(HealthDay News) — At age 6 years, regulatory T cells (Tregs) are decreased with farm exposure and increased among those with asthma, according to a study published in Allergy.
Noting that farm exposure protects against development of allergies early in life, Paul C. Schröder, PhD, from the University Children’s Hospital in Munich, and colleagues assessed Tregs longitudinally at 4.5 and 6 years in 111 children (56 farm and 55 reference children). Mononuclear cells were cultured unstimulated, with phorbol-12-myristate-13-acetate/ionomycin or lipopolysaccharide (LPS); they were stained for Tregs. Treg/Th1/Th2/Th17-associated cell marker mRNA expression was measured ex vivo. Parents answered detailed questionnaires assessing farm exposures and clinic phenotypes from birth to age 6.
The researchers observed a decrease in Treg percentage before and after stimulation and in FOXP3 mRNA expression ex vivo from age 4.5 to 6 years. Decreased LPS-stimulated Treg percentage was seen at age 6 years for high vs low farm-milk and animal-stable exposure (P=.045). There was a correlation for elevated LPS-stimulated Treg percentage at age 6 with increased risk of asthma (adjusted odds ratio, 11.29). Less efficient suppression of interferon gamma and interleukin-9 were seen for Tregs from asthmatics vs non-asthmatics. Between 4.5 and 6 years there was a decrease in mRNA expression of Th1/Th2/Th17-associated cell markers (P<.001).

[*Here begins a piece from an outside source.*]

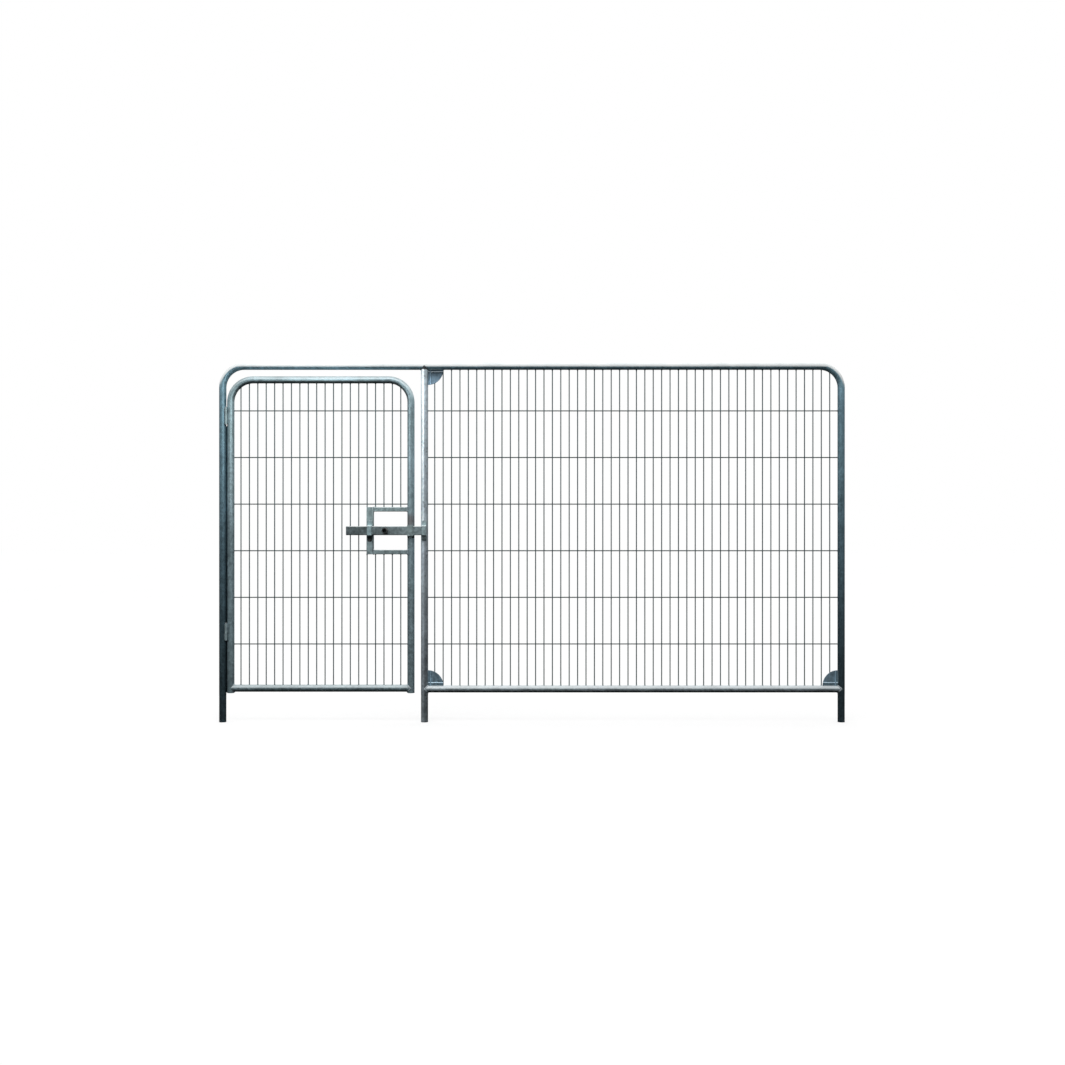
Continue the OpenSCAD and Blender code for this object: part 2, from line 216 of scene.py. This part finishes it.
def zinc(
    name, colour, foot=1.0, top=1.0, low=0.0, high=PANEL_H, along="Z", rough=0.46, spangle_mm=11.0,
    contrast=0.11, metallic=0.80, top_light_and_chalk=0.80, top_light_and_chalk_from=0.02, top_light_and_chalk_to=0.50, shade=0.45, lit_ridge=None,
    side=None, shadow_cap=None, lit_crest=None, rub=False, stain=None
):
    """Weathered hot-dip zinc: crystals, cloudy bloom, runs from the bath, some grime, and painted light and
    shade.

    foot, top: how light it is at low and at high, which are places along an axis; mostly this is painted
    shade, darker where less light falls
    spangle_mm, contrast: the crystals' size, and how much their lightness differs
    top_light_and_chalk: painted top light with some chalky bloom, whitening upward faces from a facing of
    top_light_and_chalk_from up to one of top_light_and_chalk_to
    shade: painted shade, how light undersides are; above 1 it paints light there
    lit_ridge: Y of a plate's face and of its beads' crest; painted light on the crest and painted shade on
    the face
    side: painted light and shade, how light the faces towards -X and towards +X are
    shadow_cap: two heights, and how light it is above the second, a painted shadow
    lit_crest: two heights between which it turns white, a painted highlight along a tube's top
    rub: bright scratches along X
    stain: the centre, radius and colour of a heat mark
    """
    material = bpy.data.materials.new(name)
    material.use_nodes = True
    g = Graph(material.node_tree)
    p = zinc_patterns(g, spangle_mm)
    axes = p["axes"]
    facing = p["facing"]

    factors = [
        g.remap(p["crystal"], 0.0, 1.0, 1.0 - contrast, 1.0 + contrast),
        g.remap(p["fine"], 0.0, 1.0, 1.0 - contrast * 0.5, 1.0 + contrast * 0.5),
        g.spread(p["cloud"], 0.80, 1.18),
        g.spread(p["patch"], 0.88, 1.10),
        g.spread(p["run"], 0.86, 1.12),
        g.spread(p["grain"], 0.94, 1.06),
        # Lightness along an axis, mostly painted shade
        g.remap(axes[along], low, high, foot, top, smooth=True),
        # Painted shade on undersides
        g.remap(facing["Z"], -0.8, -0.1, shade, 1.0, smooth=True),
    ]
    # Painted shadow: darker above the second of two heights
    if shadow_cap:
        factors.append(g.remap(axes["Z"], shadow_cap[0], shadow_cap[1], 1.0, shadow_cap[2], smooth=True))
    if rub:
        lines = g.noise(g.scaled(p["place"], (14.0, 650.0, 650.0)), 1.0, 3.0)
        factors.append(g.remap(lines, 0.55, 0.75, 1.0, 1.45))
    # Painted light and shade by which way a face looks along X
    if side:
        factors.append(g.remap(facing["X"], -0.35, 0.20, side[0], side[1], smooth=True))
    # Painted light on the beads' crest, painted shade on the face between them
    if lit_ridge:
        factors.append(g.remap(axes["Y"], lit_ridge[1], lit_ridge[0], 1.5, 0.85))

    bloom = g.remap(g.noise(p["place"], 16.0, 5.0, 0.62), 0.52, 0.72, 0.0, 0.30, smooth=True)
    tint = g.mix(g.noise(p["place"], 4.0, 2.0), GREENISH, BLUISH)
    base = g.mix(1.0, rgb(*colour), tint, "MULTIPLY")
    base = g.mix(bloom, base, rgb(*(c * 1.35 for c in colour)))
    base = g.mix(1.0, base, g.grey(g.product(factors)), "MULTIPLY")
    if stain:
        centre, radius, burnt = stain
        away = g.add(
            "ShaderNodeVectorMath", {0: p["place"], 1: centre}, operation="DISTANCE"
        ).outputs["Value"]
        near = g.remap(away, radius * 0.3, radius, 0.75, 0.0, smooth=True)
        base = g.mix(g.math("MULTIPLY", near, g.remap(p["patch"], 0.3, 0.6, 0.6, 1.0)), base, rgb(*burnt))
    worn = g.spread(p["cloud"], 0.75, 1.0)
    # Upward faces turn white: painted top light, with some chalky bloom, patchy
    top_lit_and_chalky = g.math("MULTIPLY", g.remap(facing["Z"], top_light_and_chalk_from, top_light_and_chalk_to, 0.0, top_light_and_chalk, smooth=True), worn)
    # A painted highlight: white between two heights along a tube's top
    if lit_crest:
        lit_crest_mask = g.remap(axes["Z"], lit_crest[0], lit_crest[1], 0.0, top_light_and_chalk, smooth=True)
        top_lit_and_chalky = g.math("MAXIMUM", top_lit_and_chalky, g.math("MULTIPLY", lit_crest_mask, worn))
    base = g.mix(top_lit_and_chalky, base, TOP_LIGHT_AND_CHALK)

    roughness = g.remap(p["crystal"], 0.0, 1.0, rough - 0.09, rough + 0.09)
    roughness = g.math("ADD", roughness, g.math("MULTIPLY", bloom, 0.4))
    roughness = g.math("ADD", roughness, g.math("MULTIPLY", top_lit_and_chalky, 0.3))
    roughness = g.math("ADD", roughness, g.spread(p["run"], -0.04, 0.05), clamp=True)
    shine = g.math("MULTIPLY", g.math("SUBTRACT", 1.0, top_lit_and_chalky), metallic)

    shader = g.add(
        "ShaderNodeBsdfPrincipled",
        {"Base Color": base, "Metallic": shine, "Roughness": roughness, "Normal": zinc_bumps(g, p)},
    )
    g.add("ShaderNodeOutputMaterial", {"Surface": shader.outputs[0]})
    return material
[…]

“This immunological switch defines a critical ‘time-window’ for Treg-mediated asthma protection via environmental exposure before age 6 years,” the authors write.
Several authors disclosed financial ties to the pharmaceutical industry.
- Schroder PC, Illi S, Casaca VI, et al. A switch in regulatory cells through farm-exposure during immune maturation in childhood. Allergy. 2016; doi: 10.1111/all.13069.